Le pape Urbain II. dit le P. Thomassin, condamna en moins de mots, & encore plus clairement, le serment de fidélité & l’hommage dans le concile de Clermont de l’an 1095, ne episcopus vel sacerdos regi vel alicui laïco in manibus ligiam fidelitatem faciat. Part. IV. l. II. ch. liij. p. 220. Lambert, évêque d’Arras, assista à ce concile, & en publia les canons dans un synode qu’il tint en 1097.

En 1114, les troubles qui avoient agité l’Angleterre étant calmés, il se tint un concile auquel présiderent les légats de Paschal II. & dans lequel tous les hommages furent prohibés sans distinction, les barons & autres seigneurs anglois furent assujettis à l’hommage ; mais les évêques & les abbés fide & sacramento professi sunt ; ils se bornerent, comme il se pratique en France, au seul serment de fidélité.

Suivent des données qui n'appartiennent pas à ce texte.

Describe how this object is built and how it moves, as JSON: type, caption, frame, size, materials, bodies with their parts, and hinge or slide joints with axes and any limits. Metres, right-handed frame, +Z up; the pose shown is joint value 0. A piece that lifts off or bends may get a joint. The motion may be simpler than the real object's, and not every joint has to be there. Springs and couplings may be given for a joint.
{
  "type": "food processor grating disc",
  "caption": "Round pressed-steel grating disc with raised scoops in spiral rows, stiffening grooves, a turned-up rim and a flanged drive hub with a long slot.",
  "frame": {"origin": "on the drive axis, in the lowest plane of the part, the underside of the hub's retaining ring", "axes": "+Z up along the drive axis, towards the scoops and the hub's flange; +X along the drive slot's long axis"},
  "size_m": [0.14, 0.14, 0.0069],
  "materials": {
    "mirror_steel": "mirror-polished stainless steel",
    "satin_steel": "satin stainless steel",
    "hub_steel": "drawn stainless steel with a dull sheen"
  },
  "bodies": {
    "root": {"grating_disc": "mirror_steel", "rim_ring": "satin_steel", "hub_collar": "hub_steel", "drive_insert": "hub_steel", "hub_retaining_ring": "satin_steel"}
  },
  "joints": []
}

Quelque tems auparavant, le même pape fut dans la nécessité d’écrire au clergé de Paris la lettre la plus violente contre l’usage qui s’étoit introduit d’exiger des hommages de ceux qui étoient dans un rang inférieur : illud quoque apud quosdam clericorum fieri audivimus, ut videlicet majores prebendarii à minoribus hominia suscipiant. « A toutes ces possessions, dit le P. Thomassin tome III. p. 215. ce n’étoit qu’une protestation de bouche ou par écrit d’un devoir, que tout le monde reconnoissoit être indispensable de garder les canons d’obéir à ses supérieurs ecclésiastiques ». De-là le même P. Thomassin conclud que ce pape n’avoit donc garde « d’exiger des archevêques l’hommage d’un vassal à son seigneur, ou un serment qui ressentît l’hommage ».

En 1137, Louis le Gros donne un édit général, par lequel il accorde aux évêques & abbés de l’Aquitaine, qui devoit appartenir à Louis le jeune son fils, du chef de sa femme Eléonore, fille du duc de cette Province ; il accorde, dis-je, l’élection canonique sans charge d’hommage à son égard : canonicam omnino concedimus libertatem absque hominii, juramenti, seu fidei per manum datæ obligatione.

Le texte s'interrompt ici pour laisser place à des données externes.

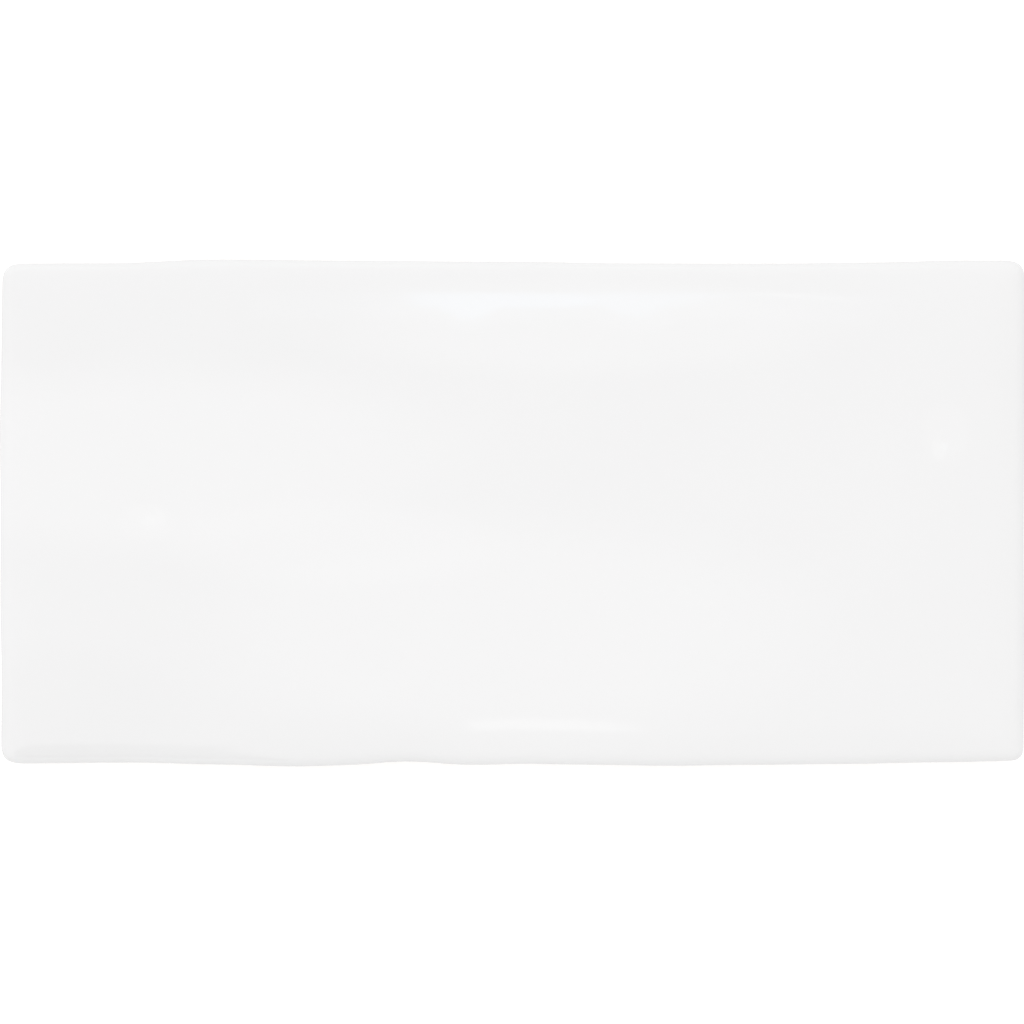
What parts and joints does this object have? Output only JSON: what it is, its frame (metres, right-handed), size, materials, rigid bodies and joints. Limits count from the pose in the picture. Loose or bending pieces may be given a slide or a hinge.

En 1165, Adrien IV. reprochoit à l’empereur Frédéric, quid dicam de fidelitate beato Petro & nobis à te promissâ & juratâ, quomodo eam observes cum ab iis qui dii sunt, & filii excelsi omnes episcopis videlicet homagium requires.

Enfin cet empereur est convenu que les évêques d’Italie solum sacramentum fidelitatis sine hominio facere debere domino imperatori. Otton, qui étoit évêque de Verceil avant l’an 1000, fait entendre par ses lettres, que de son tems les évêques d’Italie ne prétoient que le serment de fidélité aux empereurs pour les fiefs attachés à leurs bénéfices.

En 1164, Henri II. roi d’Angleterre avoit fait le reglement suivant : Electus homagium & fidelitatem qui sicut ligio domino salvo ordine suo faciat priusquam consecretur. Saint Thomas de Cantorbery ne voulut faire que le serment de fidélité, fidelitatem & juraverat ; ce que ce saint croyoit devoir être suffisant. Cette premiere fermeté à soutenir les immunités ecclésiastiques fut le premier pas vers le martyre.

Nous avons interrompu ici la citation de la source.